O governo do presidente Luiz Inácio Lula da Silva (PT) pretende retomar grandes projetos hidrelétricos e estuda erguer uma usina binacional na fronteira com a Bolívia, aproveitando o potencial do Rio Madeira. Anunciada em agosto pelo ministro de Minas e Energia, Alexandre Silveira, a ideia busca repetir o modelo da hidrelétrica de Itaipu, construída entre 1975 e 1982.

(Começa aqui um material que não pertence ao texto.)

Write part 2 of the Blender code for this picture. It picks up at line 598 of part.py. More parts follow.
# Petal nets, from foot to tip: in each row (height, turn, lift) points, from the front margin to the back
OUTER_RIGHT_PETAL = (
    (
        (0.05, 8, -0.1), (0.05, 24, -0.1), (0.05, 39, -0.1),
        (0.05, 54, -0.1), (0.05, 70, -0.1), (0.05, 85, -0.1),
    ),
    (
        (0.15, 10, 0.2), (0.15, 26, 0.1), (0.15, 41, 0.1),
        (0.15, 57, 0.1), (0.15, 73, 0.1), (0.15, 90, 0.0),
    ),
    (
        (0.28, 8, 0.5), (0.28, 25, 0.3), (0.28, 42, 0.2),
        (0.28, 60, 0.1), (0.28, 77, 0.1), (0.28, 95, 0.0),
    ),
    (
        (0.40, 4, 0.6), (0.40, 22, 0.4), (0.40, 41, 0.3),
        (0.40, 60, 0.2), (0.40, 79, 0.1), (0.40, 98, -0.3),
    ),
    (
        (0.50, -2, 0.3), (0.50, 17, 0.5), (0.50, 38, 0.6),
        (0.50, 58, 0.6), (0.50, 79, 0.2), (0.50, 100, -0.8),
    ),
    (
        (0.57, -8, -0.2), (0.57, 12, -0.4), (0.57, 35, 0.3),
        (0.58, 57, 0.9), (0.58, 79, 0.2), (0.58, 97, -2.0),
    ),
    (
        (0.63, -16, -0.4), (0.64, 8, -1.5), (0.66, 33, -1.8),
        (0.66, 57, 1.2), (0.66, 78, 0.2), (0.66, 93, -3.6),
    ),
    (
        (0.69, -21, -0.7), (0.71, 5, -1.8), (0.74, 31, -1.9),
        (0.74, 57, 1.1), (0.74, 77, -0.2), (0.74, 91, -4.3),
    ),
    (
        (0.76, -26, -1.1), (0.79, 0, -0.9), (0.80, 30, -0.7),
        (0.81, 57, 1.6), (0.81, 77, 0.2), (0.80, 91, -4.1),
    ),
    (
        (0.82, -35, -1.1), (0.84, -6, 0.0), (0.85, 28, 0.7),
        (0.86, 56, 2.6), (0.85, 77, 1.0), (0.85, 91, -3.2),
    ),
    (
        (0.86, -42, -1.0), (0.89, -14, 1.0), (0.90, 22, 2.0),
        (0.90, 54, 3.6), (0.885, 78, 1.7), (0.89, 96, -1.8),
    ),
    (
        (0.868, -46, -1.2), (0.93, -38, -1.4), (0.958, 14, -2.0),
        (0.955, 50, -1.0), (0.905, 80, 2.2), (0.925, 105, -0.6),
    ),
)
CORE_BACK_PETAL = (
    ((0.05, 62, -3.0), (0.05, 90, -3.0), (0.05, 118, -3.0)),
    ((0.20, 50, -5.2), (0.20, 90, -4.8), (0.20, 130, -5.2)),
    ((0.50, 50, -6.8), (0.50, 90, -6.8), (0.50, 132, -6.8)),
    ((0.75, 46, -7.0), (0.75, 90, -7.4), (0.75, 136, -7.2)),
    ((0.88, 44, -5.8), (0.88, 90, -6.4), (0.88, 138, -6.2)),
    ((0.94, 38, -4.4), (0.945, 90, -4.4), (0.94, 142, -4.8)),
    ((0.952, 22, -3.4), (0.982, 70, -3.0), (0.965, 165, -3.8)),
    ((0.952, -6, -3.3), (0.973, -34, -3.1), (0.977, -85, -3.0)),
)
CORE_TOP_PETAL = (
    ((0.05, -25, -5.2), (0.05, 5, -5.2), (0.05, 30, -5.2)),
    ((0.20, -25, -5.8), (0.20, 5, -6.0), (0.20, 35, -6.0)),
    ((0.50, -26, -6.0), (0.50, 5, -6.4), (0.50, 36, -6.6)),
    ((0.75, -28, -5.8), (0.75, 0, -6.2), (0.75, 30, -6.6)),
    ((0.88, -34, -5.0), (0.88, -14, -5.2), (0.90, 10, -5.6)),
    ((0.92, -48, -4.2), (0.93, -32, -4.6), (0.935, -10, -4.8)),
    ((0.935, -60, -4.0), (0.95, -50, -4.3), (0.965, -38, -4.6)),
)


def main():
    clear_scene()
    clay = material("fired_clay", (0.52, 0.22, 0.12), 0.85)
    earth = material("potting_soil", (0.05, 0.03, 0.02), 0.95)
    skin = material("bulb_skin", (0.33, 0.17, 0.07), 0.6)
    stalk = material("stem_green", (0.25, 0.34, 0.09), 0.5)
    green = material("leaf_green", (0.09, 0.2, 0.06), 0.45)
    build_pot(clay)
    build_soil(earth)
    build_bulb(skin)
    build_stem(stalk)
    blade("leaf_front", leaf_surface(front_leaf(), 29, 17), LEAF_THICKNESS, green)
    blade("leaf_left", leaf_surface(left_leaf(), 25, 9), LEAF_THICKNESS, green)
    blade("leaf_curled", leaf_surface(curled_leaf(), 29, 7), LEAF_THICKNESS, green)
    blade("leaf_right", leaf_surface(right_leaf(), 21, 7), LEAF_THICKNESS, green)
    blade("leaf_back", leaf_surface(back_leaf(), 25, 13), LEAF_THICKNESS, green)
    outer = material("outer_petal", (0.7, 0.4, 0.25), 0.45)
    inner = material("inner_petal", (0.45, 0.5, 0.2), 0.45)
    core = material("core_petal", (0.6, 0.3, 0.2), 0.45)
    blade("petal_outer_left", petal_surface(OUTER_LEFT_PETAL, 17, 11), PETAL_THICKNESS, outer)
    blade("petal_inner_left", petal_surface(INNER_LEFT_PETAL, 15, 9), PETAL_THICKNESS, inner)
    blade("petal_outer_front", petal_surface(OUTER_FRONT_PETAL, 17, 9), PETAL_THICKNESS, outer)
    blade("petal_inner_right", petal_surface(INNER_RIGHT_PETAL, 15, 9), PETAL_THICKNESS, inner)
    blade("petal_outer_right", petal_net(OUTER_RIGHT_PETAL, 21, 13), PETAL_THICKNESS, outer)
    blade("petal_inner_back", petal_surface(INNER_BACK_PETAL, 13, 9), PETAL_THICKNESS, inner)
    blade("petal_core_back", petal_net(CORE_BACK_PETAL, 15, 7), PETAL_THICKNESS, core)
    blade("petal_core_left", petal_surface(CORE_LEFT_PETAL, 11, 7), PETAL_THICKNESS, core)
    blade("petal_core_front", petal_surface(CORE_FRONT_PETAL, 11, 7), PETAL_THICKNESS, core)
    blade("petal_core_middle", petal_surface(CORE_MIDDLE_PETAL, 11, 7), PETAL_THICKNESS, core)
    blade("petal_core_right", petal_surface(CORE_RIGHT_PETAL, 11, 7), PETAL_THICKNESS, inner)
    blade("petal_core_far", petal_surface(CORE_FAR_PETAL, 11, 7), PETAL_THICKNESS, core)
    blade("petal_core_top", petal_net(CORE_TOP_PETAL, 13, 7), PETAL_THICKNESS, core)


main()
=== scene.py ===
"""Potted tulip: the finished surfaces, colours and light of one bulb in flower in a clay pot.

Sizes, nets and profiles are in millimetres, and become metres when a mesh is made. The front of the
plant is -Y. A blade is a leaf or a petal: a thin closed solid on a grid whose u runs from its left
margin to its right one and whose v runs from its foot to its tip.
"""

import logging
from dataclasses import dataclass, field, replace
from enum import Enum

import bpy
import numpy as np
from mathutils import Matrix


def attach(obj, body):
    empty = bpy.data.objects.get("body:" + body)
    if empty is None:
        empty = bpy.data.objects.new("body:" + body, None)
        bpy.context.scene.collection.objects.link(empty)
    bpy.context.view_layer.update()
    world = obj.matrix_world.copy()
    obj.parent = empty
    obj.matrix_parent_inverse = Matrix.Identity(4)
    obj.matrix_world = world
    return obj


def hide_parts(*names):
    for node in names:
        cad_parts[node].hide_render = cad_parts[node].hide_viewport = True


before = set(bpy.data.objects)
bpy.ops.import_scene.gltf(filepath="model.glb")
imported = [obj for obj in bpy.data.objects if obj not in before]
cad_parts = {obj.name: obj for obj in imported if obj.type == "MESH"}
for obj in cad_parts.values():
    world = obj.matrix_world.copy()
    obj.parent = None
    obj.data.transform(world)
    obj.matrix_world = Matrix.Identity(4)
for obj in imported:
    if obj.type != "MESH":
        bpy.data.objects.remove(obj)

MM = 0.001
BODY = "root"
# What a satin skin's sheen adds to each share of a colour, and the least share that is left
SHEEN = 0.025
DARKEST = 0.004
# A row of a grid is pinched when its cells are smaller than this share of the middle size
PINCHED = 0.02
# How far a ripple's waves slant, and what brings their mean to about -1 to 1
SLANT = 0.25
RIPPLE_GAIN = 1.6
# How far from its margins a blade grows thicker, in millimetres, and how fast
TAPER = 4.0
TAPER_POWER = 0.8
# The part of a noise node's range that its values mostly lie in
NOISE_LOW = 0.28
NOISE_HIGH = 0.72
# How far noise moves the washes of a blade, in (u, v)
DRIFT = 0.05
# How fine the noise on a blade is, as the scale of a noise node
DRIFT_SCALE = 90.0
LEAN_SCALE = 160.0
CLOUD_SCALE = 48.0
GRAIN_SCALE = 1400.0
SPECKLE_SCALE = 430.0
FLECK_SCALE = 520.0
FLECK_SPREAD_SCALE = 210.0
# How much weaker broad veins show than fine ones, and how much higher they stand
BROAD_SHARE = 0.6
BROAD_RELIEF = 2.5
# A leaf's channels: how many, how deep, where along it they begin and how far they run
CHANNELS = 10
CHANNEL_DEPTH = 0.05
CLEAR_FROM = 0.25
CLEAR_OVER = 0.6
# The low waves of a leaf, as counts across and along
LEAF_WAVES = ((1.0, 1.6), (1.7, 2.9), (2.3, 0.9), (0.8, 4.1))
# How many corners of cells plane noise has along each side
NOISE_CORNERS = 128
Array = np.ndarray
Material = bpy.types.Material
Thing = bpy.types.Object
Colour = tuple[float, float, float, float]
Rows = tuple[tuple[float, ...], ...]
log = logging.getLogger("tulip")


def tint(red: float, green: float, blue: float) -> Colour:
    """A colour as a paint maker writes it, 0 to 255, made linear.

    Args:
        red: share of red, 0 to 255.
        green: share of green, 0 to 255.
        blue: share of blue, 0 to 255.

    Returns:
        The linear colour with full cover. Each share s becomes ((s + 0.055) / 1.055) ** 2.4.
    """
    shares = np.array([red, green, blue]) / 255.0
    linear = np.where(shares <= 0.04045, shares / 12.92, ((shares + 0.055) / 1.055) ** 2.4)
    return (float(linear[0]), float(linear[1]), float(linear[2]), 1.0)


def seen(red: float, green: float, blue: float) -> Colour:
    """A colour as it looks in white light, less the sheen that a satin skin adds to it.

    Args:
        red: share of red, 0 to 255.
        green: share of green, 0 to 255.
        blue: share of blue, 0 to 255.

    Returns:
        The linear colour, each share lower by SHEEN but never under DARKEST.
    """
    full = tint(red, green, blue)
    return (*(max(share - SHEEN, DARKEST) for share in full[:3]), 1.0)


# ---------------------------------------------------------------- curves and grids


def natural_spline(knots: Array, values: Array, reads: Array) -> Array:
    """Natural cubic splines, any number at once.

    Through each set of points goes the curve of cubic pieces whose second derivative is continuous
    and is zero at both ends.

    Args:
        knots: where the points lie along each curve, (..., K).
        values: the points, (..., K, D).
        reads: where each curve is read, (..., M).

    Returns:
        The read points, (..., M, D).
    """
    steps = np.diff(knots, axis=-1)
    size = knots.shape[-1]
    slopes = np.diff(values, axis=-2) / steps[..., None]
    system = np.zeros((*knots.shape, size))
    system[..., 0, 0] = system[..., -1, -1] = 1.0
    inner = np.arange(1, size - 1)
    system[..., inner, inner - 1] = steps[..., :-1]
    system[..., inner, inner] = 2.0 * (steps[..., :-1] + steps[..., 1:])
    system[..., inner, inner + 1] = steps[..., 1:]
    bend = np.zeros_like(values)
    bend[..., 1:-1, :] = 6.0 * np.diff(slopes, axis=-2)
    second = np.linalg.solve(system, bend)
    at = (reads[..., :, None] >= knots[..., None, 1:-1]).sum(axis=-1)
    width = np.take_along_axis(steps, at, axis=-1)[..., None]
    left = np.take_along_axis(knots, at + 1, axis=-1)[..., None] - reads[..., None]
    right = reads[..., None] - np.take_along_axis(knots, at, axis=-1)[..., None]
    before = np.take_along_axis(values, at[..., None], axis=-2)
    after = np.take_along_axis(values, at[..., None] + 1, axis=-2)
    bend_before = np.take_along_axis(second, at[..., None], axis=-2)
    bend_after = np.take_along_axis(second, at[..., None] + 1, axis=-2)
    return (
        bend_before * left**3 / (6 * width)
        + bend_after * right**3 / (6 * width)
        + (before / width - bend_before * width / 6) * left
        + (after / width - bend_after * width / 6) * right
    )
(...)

Ceticismo técnico e econômico
Especialistas questionam a proposta. Para o engenheiro e economista Erik Duarte Rego, o empreendimento tem caráter político e oferece poucas vantagens ao Brasil. Ele aponta custos “expressivos” e falta de clareza sobre benefícios concretos.
Obra complexa na Amazônia
A localização na Amazônia eleva o orçamento devido às dificuldades de transporte, acesso restrito e longos períodos de chuva. Exigências ambientais também pressionam o valor final.
As linhas de transmissão representam outro desafio. Quando as usinas de Santo Antônio e Jirau foram construídas, o gasto para levar a energia ao Centro-Sul ficou próximo do valor de uma das próprias usinas. Caso a infraestrutura existente não suporte a nova carga, serão necessárias estruturas adicionais de alto custo.
Produção sujeita ao regime de chuvas
A tendência atual é usar o modelo “fio d’água”, que dispensa grandes reservatórios. Nesse formato, a geração depende diretamente das chuvas e pode cair a níveis baixos ou mesmo zerar na estiagem, encarecendo a energia.
Segundo Rego, combinações de fontes eólica, solar e biomassa alcançam potência semelhante por valores menores. “Para construir uma hidrelétrica hoje é preciso subsídio e vontade política”, afirmou.
Lembrança do Gasoduto Bolívia-Brasil
O histórico de cooperação energética com a Bolívia reforça o receio de riscos políticos. O Gasoduto Bolívia-Brasil (Gasbol), iniciado em 1997 e operacional a partir de 1999, passou por turbulência em 2006, quando o então presidente Evo Morales nacionalizou o setor de petróleo e gás e ocupou refinarias da Petrobras. Em 2007, novo acordo elevou em cerca de US$ 100 milhões anuais o custo do gás para o Brasil, enquanto a Bolívia indenizou a Petrobras em US$ 112 milhões.

Imagem: Gazeta do Povo com ChatGPT
Quem paga a conta?
Rego calcula que o reservatório da usina ficaria integralmente em território boliviano, cabendo ao Brasil financiar a maior parte da obra e fornecer conhecimento técnico, já que a Bolívia, país de menor porte econômico, teria margem limitada para aportar recursos.
A advogada Isabela Ramagem, especialista em energia e sócia do Caputo, Bastos e Serra Advogados, vê possibilidade de participação boliviana. Ela lembra que o país opera grandes hidrelétricas, como San José 1 e San José 2, e conta com apoio do Banco de Desenvolvimento da América Latina (CAF) para novos projetos.
Para o mercado e para os contribuintes, a incerteza permanece: os potenciais ganhos estratégicos compensam os altos custos e o histórico de instabilidade?